101. The pre-1992 Ordinance required all local
societies, except those registered under other statutes like the
Trade Unions Ordinance or other exempted societies, to apply for
registration or exemption with the "Registrar of Societies"
after its establishment. Societies established solely for religious,
charitable, social or recreational purposes or as a rural committee
(i.e., a villagers association in the New Territories) might be
exempted from registration, but had to specifically apply for
such an exemption. Lists of registered societies and exempted
societies were kept in two separate registers for public inspection.
No society could undertake any activities until it had been registered
102. The Registrar was the Commissioner of Police,
or in certain cases the Secretary for Security. The Registrar
was empowered to refuse or cancel a registration or exemption
on various grounds including:
where the office-bearer or a group
of members within the society had been convicted of or connected
to an offence against the Ordinance;
where the society's constitution
did not contain matters required by the Ordinance or the Registrar;
where a local society was connected
to any political organisation established outside Hong Kong;
where the society was likely to be
used for any purpose prejudicial to peace, welfare, or good order
in Hong Kong;
where the society influenced or attempted
to influence the conduct of management of any school, or any teacher
or students, and such influence was political or was prejudicial
to the conduct of such school or welfare, or good order of such
teacher or student.
103. Office-bearers of a society whose registration
or exemption had been cancelled were not allowed to become office-bearers
of other societies unless approved by the Registrar. Appeal against
such decisions could be made to "the Governor in Council"
(the Governor in consultation with his Executive Council). The
Governor in Council might also dissolve a registered or exempted
society if he was satisfied that the society was being used for
purposes "incompatible with peace, welfare or good order
in Hong Kong."
104. Registered societies were subject to more
stringent controls and interference than exempted societies. The
Registrar had power to enter their offices and meeting places
at any time including their meeting time, and might even prohibit
the use of any place for their meeting or place of business.
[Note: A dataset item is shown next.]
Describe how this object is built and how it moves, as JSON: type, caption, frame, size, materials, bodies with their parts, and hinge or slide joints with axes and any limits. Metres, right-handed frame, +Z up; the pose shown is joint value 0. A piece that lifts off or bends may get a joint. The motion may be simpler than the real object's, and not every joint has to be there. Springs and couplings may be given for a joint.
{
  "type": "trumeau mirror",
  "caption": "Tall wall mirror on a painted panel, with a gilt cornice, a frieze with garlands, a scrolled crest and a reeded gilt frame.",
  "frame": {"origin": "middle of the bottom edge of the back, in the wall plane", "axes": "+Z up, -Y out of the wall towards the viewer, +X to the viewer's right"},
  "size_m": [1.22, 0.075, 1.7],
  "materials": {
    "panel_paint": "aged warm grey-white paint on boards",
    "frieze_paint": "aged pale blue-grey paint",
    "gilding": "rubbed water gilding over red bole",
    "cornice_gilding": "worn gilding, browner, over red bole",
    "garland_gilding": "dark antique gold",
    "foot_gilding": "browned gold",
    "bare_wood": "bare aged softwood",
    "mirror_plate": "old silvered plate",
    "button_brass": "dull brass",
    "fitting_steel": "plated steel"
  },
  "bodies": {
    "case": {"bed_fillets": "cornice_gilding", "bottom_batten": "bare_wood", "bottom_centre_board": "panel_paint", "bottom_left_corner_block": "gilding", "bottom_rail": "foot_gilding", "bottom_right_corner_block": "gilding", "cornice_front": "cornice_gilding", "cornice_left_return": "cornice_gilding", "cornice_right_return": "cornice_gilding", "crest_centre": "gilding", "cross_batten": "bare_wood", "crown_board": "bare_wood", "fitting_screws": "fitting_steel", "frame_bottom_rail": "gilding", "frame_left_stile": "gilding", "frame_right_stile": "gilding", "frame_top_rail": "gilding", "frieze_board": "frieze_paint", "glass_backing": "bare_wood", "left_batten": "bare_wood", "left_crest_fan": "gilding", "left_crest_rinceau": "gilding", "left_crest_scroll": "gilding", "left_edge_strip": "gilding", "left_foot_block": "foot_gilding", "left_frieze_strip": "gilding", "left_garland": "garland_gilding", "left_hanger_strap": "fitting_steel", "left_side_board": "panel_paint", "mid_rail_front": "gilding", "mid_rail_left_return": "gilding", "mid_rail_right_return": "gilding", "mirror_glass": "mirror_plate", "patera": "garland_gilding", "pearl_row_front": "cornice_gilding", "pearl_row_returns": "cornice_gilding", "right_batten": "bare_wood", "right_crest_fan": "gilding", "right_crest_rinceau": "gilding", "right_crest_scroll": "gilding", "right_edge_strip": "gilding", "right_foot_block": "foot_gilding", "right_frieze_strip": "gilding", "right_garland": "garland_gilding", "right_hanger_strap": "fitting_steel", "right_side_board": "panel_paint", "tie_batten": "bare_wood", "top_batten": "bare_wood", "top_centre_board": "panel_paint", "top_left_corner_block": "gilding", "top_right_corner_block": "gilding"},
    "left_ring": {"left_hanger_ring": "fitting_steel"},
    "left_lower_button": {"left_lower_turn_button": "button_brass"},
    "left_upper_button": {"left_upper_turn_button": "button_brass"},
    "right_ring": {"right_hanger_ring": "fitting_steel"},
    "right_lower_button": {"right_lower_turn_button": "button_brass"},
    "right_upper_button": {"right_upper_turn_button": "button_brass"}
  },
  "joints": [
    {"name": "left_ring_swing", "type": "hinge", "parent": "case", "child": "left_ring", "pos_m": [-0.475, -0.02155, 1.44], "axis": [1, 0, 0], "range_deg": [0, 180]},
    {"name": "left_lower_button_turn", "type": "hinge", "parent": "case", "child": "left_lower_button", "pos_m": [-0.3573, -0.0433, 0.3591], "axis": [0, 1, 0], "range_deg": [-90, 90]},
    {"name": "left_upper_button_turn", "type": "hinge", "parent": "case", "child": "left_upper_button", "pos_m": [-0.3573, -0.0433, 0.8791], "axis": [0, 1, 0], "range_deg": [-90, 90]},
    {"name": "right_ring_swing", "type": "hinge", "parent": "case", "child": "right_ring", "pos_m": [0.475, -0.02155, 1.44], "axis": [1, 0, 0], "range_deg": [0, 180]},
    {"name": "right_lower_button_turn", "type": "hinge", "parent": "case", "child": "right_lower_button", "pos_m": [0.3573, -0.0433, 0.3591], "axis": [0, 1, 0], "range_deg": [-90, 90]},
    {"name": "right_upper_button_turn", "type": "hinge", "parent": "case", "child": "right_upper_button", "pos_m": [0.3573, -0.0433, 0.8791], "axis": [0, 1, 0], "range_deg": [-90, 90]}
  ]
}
105. All societies, registered or exempt, were
subject to many outrageous powers of the authorities to supervise,
interfere and even ultimately control them in many respects. Prior
approval by the Registrar was required for amendments to the constitution
of a society. The Registrar could also order its constitution
to be amended as he so prescribed. He had the power to require
information on constitutions and rules, its list of office-bearers
and members and their particulars, number and venues of its meetings
held, and any other information about a society which he might
specify. The Registrar could order a society to desist from activities
which appeared to him inconsistent with its objects. These powers
of control were supported by offences with stiff penalties created
to ensure compliance.
106. If the Registrar believed that a society
was being used for purposes prejudicial to peace, welfare, or
good order in Hong Kong he might, with or without force, enter
and search a place suspected to be its place of meeting or business
and search persons there or escaping from there.
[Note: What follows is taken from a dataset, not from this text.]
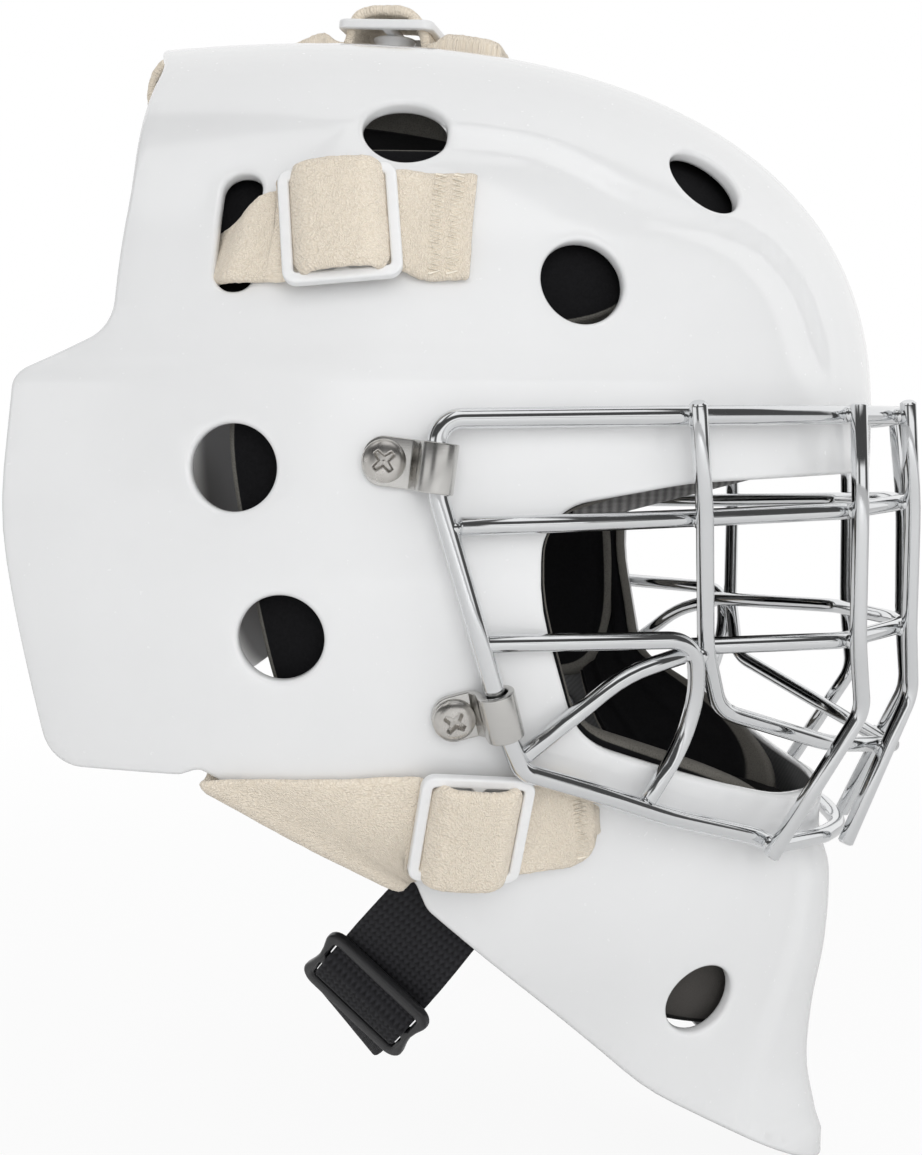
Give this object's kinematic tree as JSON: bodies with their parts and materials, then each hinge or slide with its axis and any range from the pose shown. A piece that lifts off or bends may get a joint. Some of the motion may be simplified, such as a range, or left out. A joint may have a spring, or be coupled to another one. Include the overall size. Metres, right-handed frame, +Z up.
{
  "type": "hockey goalie mask",
  "caption": "Hard-shell goalie mask with a welded wire cage, foam liner, elastic harness with a hinged back plate, and a chin strap with a slider.",
  "frame": {"origin": "middle of the head cavity, on the mirror plane, level with the ear pads", "axes": "+Z up, the face looks along -Y, +X is the wearer's left; the mirror plane is X = 0"},
  "size_m": [0.2264, 0.2009, 0.2973],
  "materials": {
    "shell_plastic": "smooth glossy moulded shell",
    "cage_chrome": "bright chrome plating over welded steel wire",
    "clip_steel": "brushed stainless strip",
    "screw_steel": "brushed domed heads",
    "nut_steel": "zinc-plated, dull",
    "rivet_steel": "nickel-plated",
    "elastic": "ribbed woven elastic, off-white",
    "buckle_plastic": "glossy moulded white",
    "stud_plastic": "glossy light grey",
    "plate_plastic": "satin moulded white",
    "webbing": "woven black webbing",
    "slider_plastic": "satin black moulded",
    "sweatband_knit": "ribbed grey knit",
    "chin_fabric": "grey brushed fabric over foam",
    "hook_and_loop": "black hook-and-loop",
    "jaw_foam": "dark grey-brown faced foam",
    "liner_foam": "black faced foam"
  },
  "bodies": {
    "mask": {"shell": "shell_plastic", "cage_rim": "cage_chrome", "cage_eye_bar": "cage_chrome", "cage_lower_bar": "cage_chrome", "cage_outer_loop": "cage_chrome", "cage_inner_post_left": "cage_chrome", "cage_inner_post_right": "cage_chrome", "cage_centre_post_left": "cage_chrome", "cage_centre_post_right": "cage_chrome", "cage_hook_left": "cage_chrome", "cage_hook_right": "cage_chrome", "cage_brace_left": "cage_chrome", "cage_brace_right": "cage_chrome", "clip_upper_left": "clip_steel", "clip_upper_right": "clip_steel", "clip_lower_left": "clip_steel", "clip_lower_right": "clip_steel", "cage_screws": "screw_steel", "cage_t_nuts": "nut_steel", "top_strap": "elastic", "upper_strap_left": "elastic", "upper_strap_right": "elastic", "lower_strap_left": "elastic", "lower_strap_right": "elastic", "top_buckle": "buckle_plastic", "upper_buckle_left": "buckle_plastic", "upper_buckle_right": "buckle_plastic", "lower_buckle_left": "buckle_plastic", "lower_buckle_right": "buckle_plastic", "buckle_studs": "stud_plastic", "chin_strap_snaps": "rivet_steel", "brow_pad": "liner_foam", "sweatband": "sweatband_knit", "crown_pad_left": "liner_foam", "crown_pad_right": "liner_foam", "side_pad_left": "liner_foam", "side_pad_right": "liner_foam", "ear_pad_left": "liner_foam", "ear_pad_right": "liner_foam", "jaw_pad_left": "jaw_foam", "jaw_pad_right": "jaw_foam", "chin_cup": "chin_fabric", "pad_fasteners": "hook_and_loop"},
    "back_plate": {"back_plate": "plate_plastic", "back_plate_pad": "liner_foam", "strap_rivets": "rivet_steel"},
    "chin_strap": {"chin_strap": "webbing", "chin_strap_bight": "webbing"},
    "chin_slider": {"chin_slider": "slider_plastic"}
  },
  "joints": [
    {"name": "back_plate_open", "type": "hinge", "parent": "mask", "child": "back_plate", "pos_m": [0, 0.074, 0.137], "axis": [1, 0, 0], "range_deg": [0, 35], "deforming": ["top_strap", "upper_strap_left", "upper_strap_right", "lower_strap_left", "lower_strap_right"]},
    {"name": "chin_strap_swing", "type": "hinge", "parent": "mask", "child": "chin_strap", "pos_m": [0, -0.01807, -0.05986], "axis": [1, 0, 0], "range_deg": [0, 35]},
    {"name": "chin_slider_slide", "type": "slide", "parent": "chin_strap", "child": "chin_slider", "axis": [-0.6146, -0.5043, 0.6067], "range_m": [-0.005, 0.005], "deforming": ["chin_strap_bight"]}
  ]
}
107. All triad societies or societies which
used triad rituals were outlawed as unlawful societies but so
also were local societies which were not a registered or exempted
society and had not applied for registration or exemption within
14 days after their establishment.
108. Persons who were members of or assisted
an unlawful society, or attended its meeting, or knowingly allowed
its meeting on their premises committed criminal offences.
109. Any police inspector or officer of higher
rank, could, with or without force, with or without assistance,
enter and search any place including the home of any person, seize
suspected documents and other things connected to an unlawful
society, and arrest all persons there if he had reasons to believe
that a meeting of the society was being held there or its documents
and other artifacts were there. The property of an unlawful society
could be forfeited.
110. Furthermore the Registrar had the power
to summon any person whom he believed to be able to give him information
on an unlawful society. The person summoned was required by the
Ordinance to produce all documents he possessed and answer truthfully
on oath all questions put to him.
111. A foreign society was deemed to establish
as a local society and required to register under the Ordinance
if it operated in Hong Kong.
112. The registration system effectively amounted
to a requirement that the consent of the authorities be gained
in order to operate. The grounds for refusing registration, exemption
or dissolution were vague and wide leaving too much unguided discretion
to the authorities. They were totally inconsistent with international
human rights standards as laid down in the International Covenant
on Civil and Political Rights.
113. The colonial government was in a dilemma
attempting to bring the Societies Ordinance into line with the
Bill of Rights Ordinance while trying to leave as much power as
possible to itself. The uneasy compromise resulted in a 1992 Ordinance
with restrictive provisions and severe penalties, which were at
odds with international human rights standards, but which was
still the most liberal version in Hong Kong's history.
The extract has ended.